还记得毕业聚会前,她的宿舍五人关系已势同水火,聚会自然无人出席。得知消息,班级群里充斥着这样的声音:“毕业会不来?大家筹钱准备的活动,一点同学情谊都没有了?太自私了吧!”说我自欺欺人也好,说我只能做到这样也罢——我交了聚会费,但最终没有去参加。那天下午放学,大家热热闹闹地准备着聚会,我却看见她和几位舍友沉默地结伴走向宿舍楼。我独自背着书包回宿舍。那一刻,我觉得自己的缺席是值得的,只是无法苟同那种随波逐流的“合群”罢了。聚会前的那个下午,她主动来找我问问题。我凭着半桶水的知识与她交流,那是我记忆中为数不多感到真正开心的午后时光。之后,便是紧锣密鼓的备考冲刺。
临考前十天,她和舍友的关系依旧紧张。四位舍友甚至决定搬回家住,等到考试当天再返校,独留她一人在宿舍。于是,她也会常常待在教室。对我来说,下午放学后的教室终于不再只有我孤身一人。我们的关系其实并不算好。就在那年四月,我曾试图向她袒露心迹,表达我对她那份能在淤泥中奋力绽放的毅力的欣赏。可我深知自己还远远不够——尽管那时已成功减重至一百二十多斤,连初中老同学见了都惊呼:“真是大变样啊,完全不像你了!”
但我始终是我,那个内核未曾改变的我。在那最后的十天里,她主动找到我,希望能一起复习备考。或许是我在模拟考中作弊的侥幸给了她错觉?哈哈……但我终究还是靠着那半桶水的知识,陪她渡过了这至关重要的十天。那十天里,一切都仿佛在朝着光明的方向迈进。
走进真正的考场时,我带着前所未有的自信,一扫模拟考时的紧张。

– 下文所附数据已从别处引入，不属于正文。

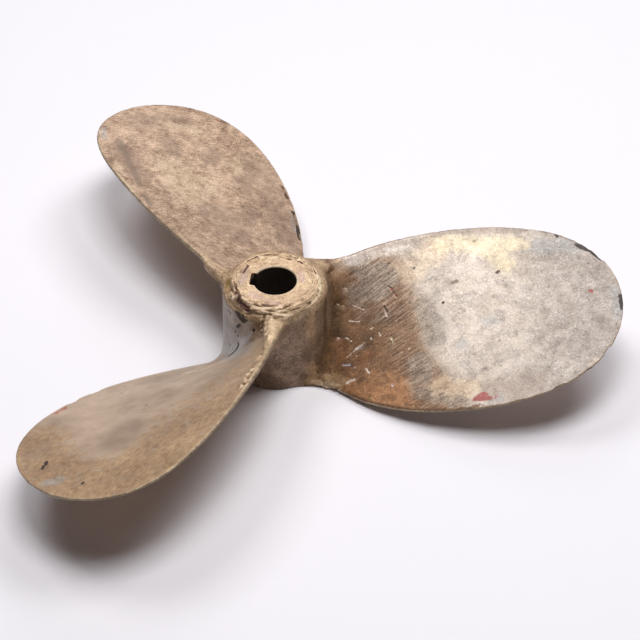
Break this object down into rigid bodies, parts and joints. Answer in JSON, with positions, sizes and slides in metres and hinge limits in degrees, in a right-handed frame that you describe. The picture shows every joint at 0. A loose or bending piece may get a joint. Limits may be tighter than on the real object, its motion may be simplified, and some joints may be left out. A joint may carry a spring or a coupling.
{
  "type": "boat propeller",
  "caption": "One-piece cast bronze right-hand boat propeller: three broad round-tipped blades on a short hub with a keyed tapered bore.",
  "frame": {"origin": "on the shaft axis at the casting's centre of mass, 32.9 mm above the hub's forward face", "axes": "+Z along the shaft axis towards the aft end, +X along the middle of blade one, opposite the keyway"},
  "size_m": [0.3317, 0.3659, 0.0651],
  "materials": {
    "cast_bronze": "weathered cast manganese bronze, satin, tan to dark brown, with a bare turned hub face"
  },
  "bodies": {
    "root": {"propeller_casting": "cast_bronze"}
  },
  "joints": []
}
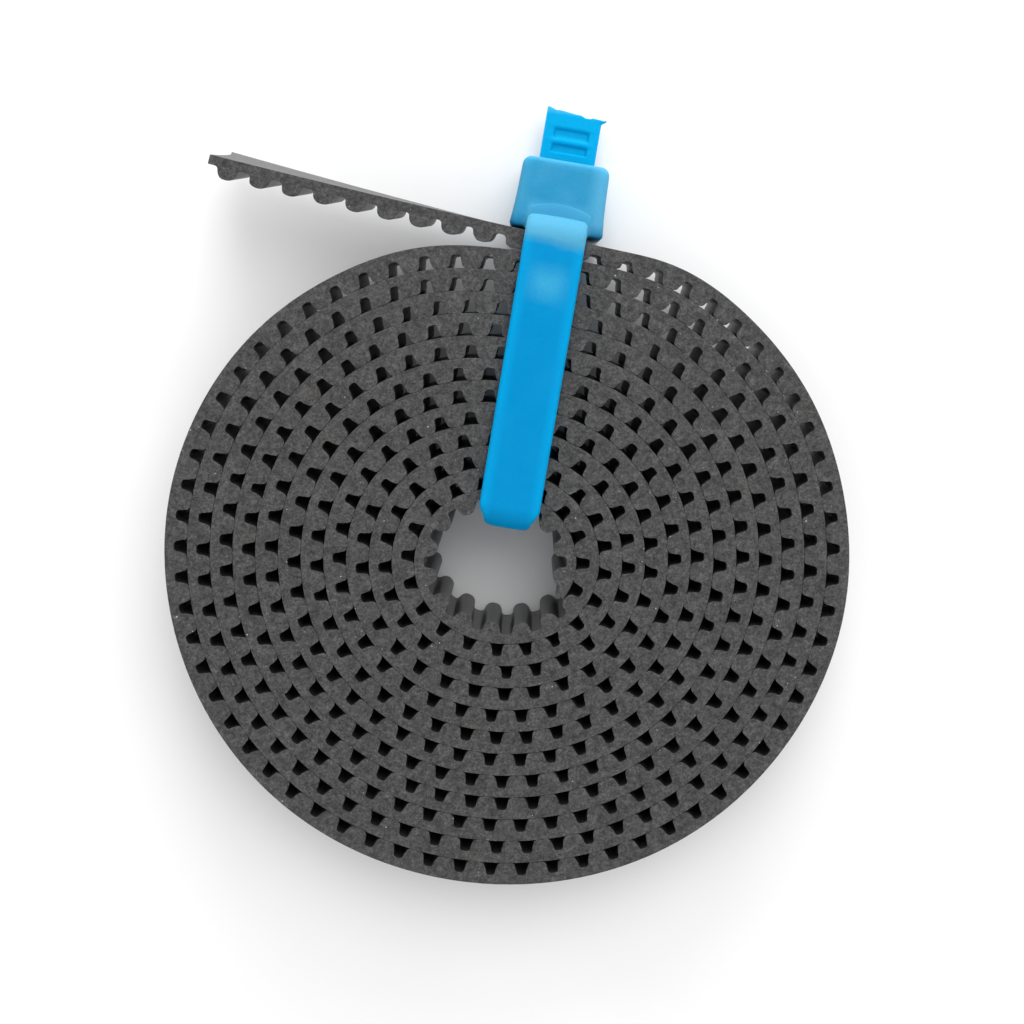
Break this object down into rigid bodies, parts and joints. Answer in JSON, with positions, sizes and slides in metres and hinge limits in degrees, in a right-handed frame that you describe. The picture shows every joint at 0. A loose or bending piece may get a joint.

第一场语文考试结束,我甚至押中了作文题目,欣喜若狂地第一时间与她分享。然而,她的状态却截然不同——她的作文没能写完。尽管如此,我仍尽力安慰她,鼓励她调整心态迎接下一场考试。那一晚,我没有询问她第二天的考试情况。当一切尘埃落定,她整个人已然崩溃。朋友圈的签名、整个人的状态……后来才听说,考试前一晚,她因抱怨舍友打呼噜,竟被狠狠责骂了很久。我能做的,唯有苍白的安慰,却收效甚微。我们之间的关系,远未达到能共情的深度,一切不过是我单方面的徒劳输出。
放学铃响了……考试结束了。那个曾满怀梦想的小孩,也死在了自我欺骗的路上,带着他未曾实现的憧憬,永远地离开了。
如今,我依然习惯独坐到深夜。当世界陷入万籁俱寂,耳畔不再有游戏的喧嚣,唯有键盘敲击的清脆声响——那是我与这个世界对话的方式,是我与孤独和解的独特旋律。每一次按下 Enter, 敲下的既是代码的指令,也是我人生崭新的下一行。
我不再追问学习是否真有出路,因为行走在这条路上本身,便是我的最终归宿。